We assembled ours as shown in the pictures below, but for reference:
- 5 samurai
- 1 bowman seargent
- 6 bowmen
- 3 musket troopers
- 2 ashigaru sergeants
- 2 standard bearers
- 2 musicians
- 14 spearmen
What I would advise to all beginners, and is recommended in the Campaign Guide, is to construct the models as you play through the six linked scenarios. The first scenario requires only 12 models for both players, so construct these first and then the rest as you need them for the other missions. This will also allow you to take your time over the miniatures. It’s very easy to rush when trying to prepare and construct a lot of models when first getting hold of a starter box. Taking your time with each model in the Test of Honour box allows you to really concentrate on them and make the most out of making each warrior unique.
A round in Test of Honour is played by each player taking turns to activate a unit. Each unit gets a number of activation tokens (for example, ashigaru troopers get 1 and samurai heroes get 3), which are all mixed randomly together for all players in a pot, along with 3 fate tokens. Players take turns drawing from this pot and activating the unit they draw. This turns out to be a very interesting mechanic, as it completely randomizes which troops you can activate and when. If a player has several samurai, they can activate any of them with a samurai activation, but once they’ve used all their activations for the turn, they can’t be activated again. When a fate token is drawn, the player who drew it from the pot gets to draw one of the random upgrade cards from the deck, these upgrades can be placed on any of your heroes, of which they can have a limited number at any one time. These upgrades are items and abilities like “One with Nature,” which allows the samurai to ignore rough terrain when moving.
The round ends when all three fate tokens have been drawn, which means that play can end before players have activated all of their units.
Combat and anything that requires a dice roll always has the same requirement, 3 blades in total on the dice roll. The sides of the dice are 1 blade (x2), 2 blades, blank (x2), and a cross, so the way to improve your chance of achieving your aim is to add more dice to your total, which can be done either through upgrade cards or acting dishonourably, which gives the unit a bonus dice for that action but a negative effect later on. Crosses only come into effect when more crosses than blades are rolled and causes a critical failure, with the results depending on the roll that was being made and the weapon the unit is carrying.
If a player draws an activation token for a unit they can’t activate, it passes to their opponent to activate their unit and they still get to draw the next activation token, which leads to some scenarios where a player can activate three times in a row.
Units can also use an activation token to dodge a ranged or melee attack, which has to be done if they have an activation is available (the token is then drawn from the pot). This is a great mechanic as you can attack your opponent’s samurai with line units in the hope of hitting and forcing their samurai to burn through activations, restricting their options and leaving them open to an attack from your own samurai later on.
The difference between the samurai and ashigaru troopers is obvious during play and particularly deadly in favor of the samurai who can cut through swathes of lesser warriors as they flounder ineffectually around them. The samurai vs samurai battles are where the core of the gameplay lays and the winner is usually the one who has tactically managed their attacks and defensive actions up until that point.
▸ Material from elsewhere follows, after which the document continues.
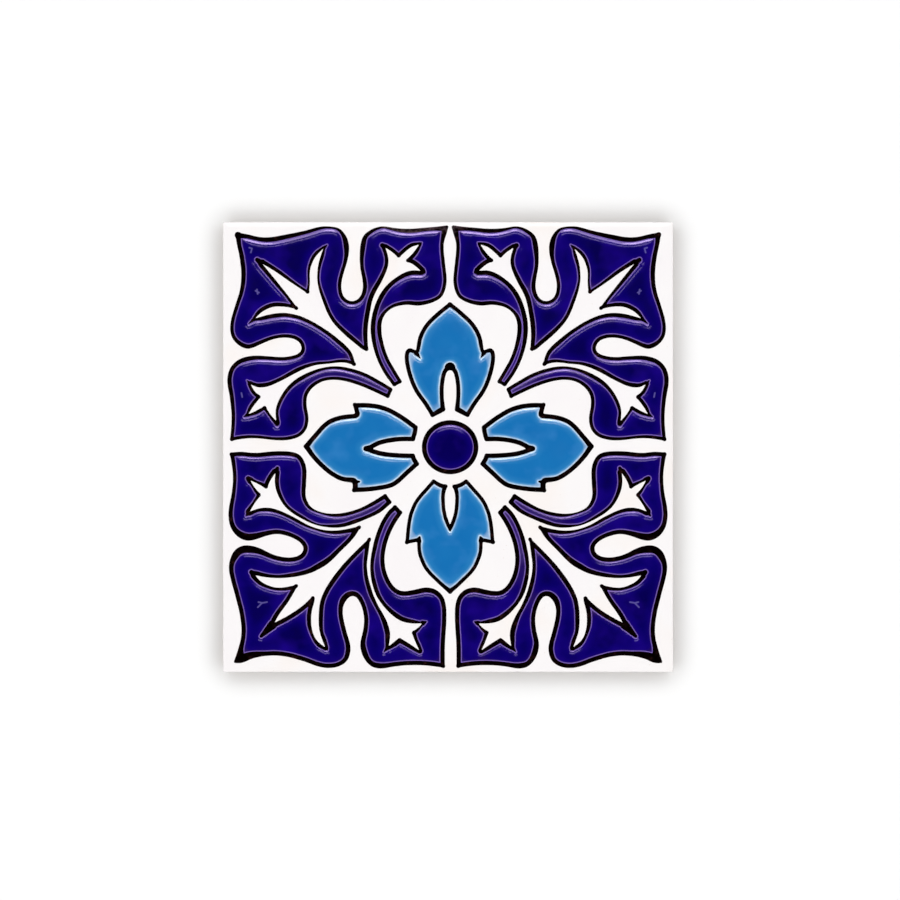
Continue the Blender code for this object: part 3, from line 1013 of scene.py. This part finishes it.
def white_coat():
    """Return the coat of white glaze."""
    inner = SIDE / 2 - RIM_ROUND
    bpy.ops.mesh.primitive_grid_add(x_subdivisions=COAT_CELLS, y_subdivisions=COAT_CELLS,
                                    size=2 * inner, location=(0, 0, GROUND))
    coat = bpy.context.object
    bpy.ops.object.transform_apply(location=True, rotation=True, scale=True)
    for out, down in COAT_RINGS:
        ring = pull_ring(coat)
        rows = places(coat)
        rows[ring, :2] *= (inner + RIM_ROUND * out) / np.abs(rows[ring, :2]).max()
        rows[ring, 2] = GROUND - RIM_ROUND * down
        put(coat, rows)
    ring = pull_ring(coat)
    rows = places(coat)
    turn = np.arctan2(rows[ring, 1], rows[ring, 0])
    wave = sum(share * np.sin(count * turn + start) for share, count, start in COAT_WAVES)
    rows[ring, 2] = COAT_END + COAT_WANDER * wave
    put(coat, rows)
    ring = pull_ring(coat)
    rows = places(coat)
    rows[ring, :2] *= (SIDE / 2 - COAT_ROLL) / (SIDE / 2)
    rows[ring, 2] -= COAT_ROLL
    put(coat, rows)
    thick = coat.modifiers.new("thick", "SOLIDIFY")
    thick.thickness = COAT_THICK
    thick.offset = -1.0
    bpy.ops.object.modifier_apply(modifier="thick")
    bpy.ops.object.shade_smooth_by_angle(angle=SMOOTH)
    return coat


settle(white_coat(), "white_glaze", white)

# %% [markdown]
# Now the bands are joined to one line piece, and each cushion gets its glaze. The petals are
# light blue, and the scrolls and the disc are cobalt.

# %% Dress the line and the cushions
alone(bands[0])
for band in bands:
    band.select_set(True)
bpy.ops.object.join()
keep_value(bands[0], "thin_ink_and_sheen", thin_ink_and_sheen(bands[0]))
settle(bands[0], "black_line", black)

for name, piece in cushions.items():
    if name.endswith("petal"):
        settle(piece, name, light_blue)
    else:
        settle(piece, name, cobalt)

# %% [markdown]
# The tile lies on a pure white ground under one large soft light, seen straight from above
# through a long lens, so its sides aren't seen. The sky is white all round with a dark patch
# right overhead, as over a copying stand: level glaze mirrors that patch and stays deep, and
# only the sloping lips mirror the white. Three far lights beyond the head of the tile are
# there only to be mirrored: they draw the bright streaks along the upper lips.

# %% Floor, light and camera
FLOOR_SIDE = 6.0
PAPER = (0.81, 0.81, 0.81, 1.0)
SKY = 2.27
SKY_LEVELS = ((0.0, 0.12), (0.45, 0.2), (0.6, 1.0), (0.87, 1.0), (0.9, 0.0))
STRIP_AWAY = 5.0
VIEW_WIDTH = 0.4
VIEW_MIDDLE = (0.000889, -0.001333)
LENS = 200.0
SENSOR = 36.0

bpy.ops.mesh.primitive_plane_add(size=FLOOR_SIDE)
floor = bpy.context.object
floor.name = "floor"
paper, paper_surface = new_material("white_paper")
paper_surface.inputs["Base Color"].default_value = PAPER
paper_surface.inputs["Roughness"].default_value = 1.0
paper_surface.inputs["Specular IOR Level"].default_value = 0.0
floor.data.materials.append(paper)

world = bpy.data.worlds.new("studio")
bpy.context.scene.world = world
world.use_nodes = True
tree = world.node_tree
direction = tree.nodes.new("ShaderNodeTexCoord")
split = tree.nodes.new("ShaderNodeSeparateXYZ")
levels = tree.nodes.new("ShaderNodeValToRGB")
while len(levels.color_ramp.elements) < len(SKY_LEVELS):
    levels.color_ramp.elements.new(0.5)
for element, (height, glow) in zip(levels.color_ramp.elements, SKY_LEVELS):
    element.position = height
    element.color = (glow, glow, glow, 1.0)
tree.links.new(direction.outputs["Generated"], split.inputs[0])
tree.links.new(split.outputs["Z"], levels.inputs["Fac"])
tree.links.new(levels.outputs["Color"], tree.nodes["Background"].inputs["Color"])
tree.nodes["Background"].inputs["Strength"].default_value = SKY


def strip(name, from_overhead, length, spread, glow):
    """Add a far light beyond the head of the tile, its place and spread in degrees."""
    turn = math.radians(from_overhead)
    place = Vector((0.0, STRIP_AWAY * math.sin(turn), STRIP_AWAY * math.cos(turn)))
    bpy.ops.object.light_add(type="AREA", location=place)
    light = bpy.context.object
    light.name = name
    light.data.shape = "RECTANGLE"
    light.data.size = length
    light.data.size_y = 2 * STRIP_AWAY * math.tan(math.radians(spread / 2))
    light.data.energy = glow * math.pi * light.data.size * light.data.size_y
    light.visible_diffuse = False
    light.rotation_euler = (-place).to_track_quat("-Z", "Y").to_euler()


strip("broad_strip", 22.0, 4.0, 7.0, 10.0)
strip("thin_strip", 11.5, 1.3, 3.0, 6.0)
strip("lamp", 24.0, 0.8, 7.0, 13.0)

bpy.ops.object.camera_add(location=(*VIEW_MIDDLE, GROUND + VIEW_WIDTH * LENS / SENSOR))
camera = bpy.context.object
camera.data.lens = LENS
camera.data.sensor_width = SENSOR
bpy.context.scene.camera = camera
bpy.context.scene.view_settings.view_transform = "Standard"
When creating your army, each unit has a points value and players either agree on a points value total for their forces, or it is dictated by the campaign rules. Each unit has a card that has the unit’s stats, as well as the points value and some units, contain one warrior or a small unit of three warriors, as is the case with ashigaru spearmen or ranged troopers.
A game of Test of Honour out of the starter set is very balanced but very random. The activation draws can make or break your game. If your opponent draws well and you draw badly before the third fate token is drawn and a new round starts. This randomness does apply to both players however, but it’s worth noting and does encourage you to make the most out of each activation. The activation draws combined with the dice rolls and the random upgrade card draws does make games very interesting, but a little unstable for competitive play.
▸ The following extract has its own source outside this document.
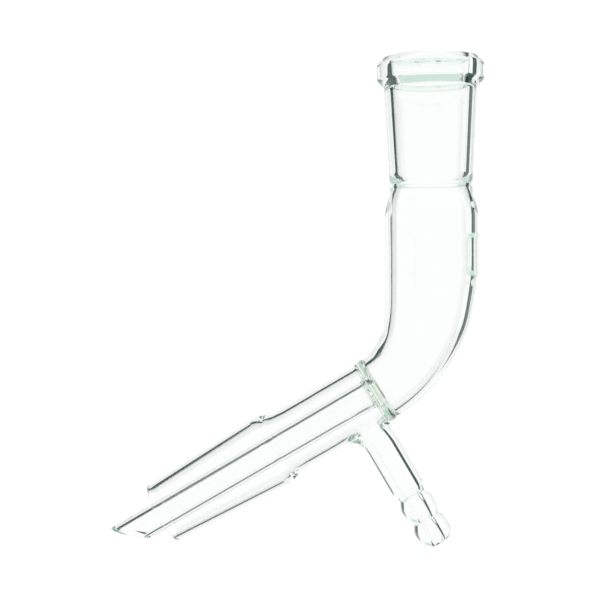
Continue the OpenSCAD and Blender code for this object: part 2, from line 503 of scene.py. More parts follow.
    def inner_profile(self) -> tuple[Array, int, Array, Array]:
        """Inner walls from the cone's end to the mouth, as [station, radius].

        Returns:
            The points, the index at which the side arm's window ends, how much each point leans
            with the slanted cut of the drip tube's tip, and how far each has drifted off the axis.
        """
        s = self.path.station
        tip_r = self.joint_r - self.joint_len * self.taper - self.cone_wall
        bore_r = self.jacket_r - self.jacket_wall
        wide_r = self.joint_r - self.cone_wall
        cone = np.concatenate(
            [
                [[s(self.cone_to) - 2.5, tip_r + 2.5 * self.taper]],
                rounded(
                    np.array(
                        [
                            [s(self.cone_from) + 6, wide_r - 6 * self.taper],
                            [s(self.cone_from) + 0.2, wide_r - 0.02],
                            [s(self.cone_from) - 1.6, wide_r - 0.62],
                            [s(self.cone_from) - 3.4, wide_r - 0.86],
                            [s(self.cone_from) - 5.4, bore_r + 0.24],
                            [s(self.cone_from) - 8.5, bore_r],
                            [s(self.cone_from) - 10.0, bore_r],
                        ]
                    ),
                    np.array([0.7, 0.7, 0.7, 0.9, 1.4]),
                ),
                [[s(self.window_in[1]) + 0.4, bore_r]],
            ]
        )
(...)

Despite the random nature of the turns, games of Test of Honour are very tense and very enjoyable. Players with a passion for samurai action will find much to love. Playing a linked campaign is especially tense as you build your samurai up from game to game, trying to avoiding having them cut down in brutal combat, but having to push them forward as they are your most combat able troops. Combat is usually quick and bloody, as you would expect in a fight to the death between expert swordsmen.
Test of Honour does ooze theme and the linked Campaign Guide plays out very well. We especially like the battle descriptions for each scenario as they are short and punchy, giving a great account of why the battle is taking place. The rules are extremely straight forward, but the Errata/FAQ from Warlord Game is essential as there are some key additional rule clarifications in it, the main one being what happens if you draw an activation token you can’t use. Playing the first game with two players with no wargame experience is entirely possible as it is very straight-forward, constructing the miniatures however does require a higher level of hobby experience than the difficulty level of the rules. It must also be noted that the ashigaru spearmen miniatures do have relatively long spears, which does require some working transportation wise depending on your chosen method of carry-case.
The Bottom Line:
The Test of Honour core box is a great 2-player starter set for anyone looking for a samurai skirmish game. The rules are extremely straight-forward and balanced, but games can be very random depending on activation draws. The miniatures can be difficult to put together if you don’t have a lot of experience with the hobby, but there are a lot of options for each figure, even the basic line troopers. The product has a lot of replay value straight out of the core set, but can also be expanded on with other Test of Honour releases if players want to take it forward as a full skirmish wargame.
Get this game if:
You want an easy to learn skirmish game.
You want to have epic samurai tabletop battles.
You want miniatures with lots of flexible options for construction.
Avoid this game if:
You want a competitive skirmish game with very little random factors.
You don’t want to put miniatures together, the Test of Honour miniatures have an above-average amount of pieces per model.
This copy of the Test of Honour Core Set used for this review was provided by Goblin Gaming and you can pick up a copy from them with a 20% discount off the RRP.
Have you played Test of Honour? What do you think? Have you expanded past the Core Set? Are you thinking of picking it up? Let us know in the comments below.
Test of Honour is great fun and extremely thematic, although play can be very random depending on activation draws. Samurai fans will find a lot to enjoy and the Core Set has a lot of replay value for two players, just by itself. The miniatures can be tricky to put together, simply because of the large amount of construction options available, but are well worth the effort. The narrative campaign in the Battle Guide is well put together.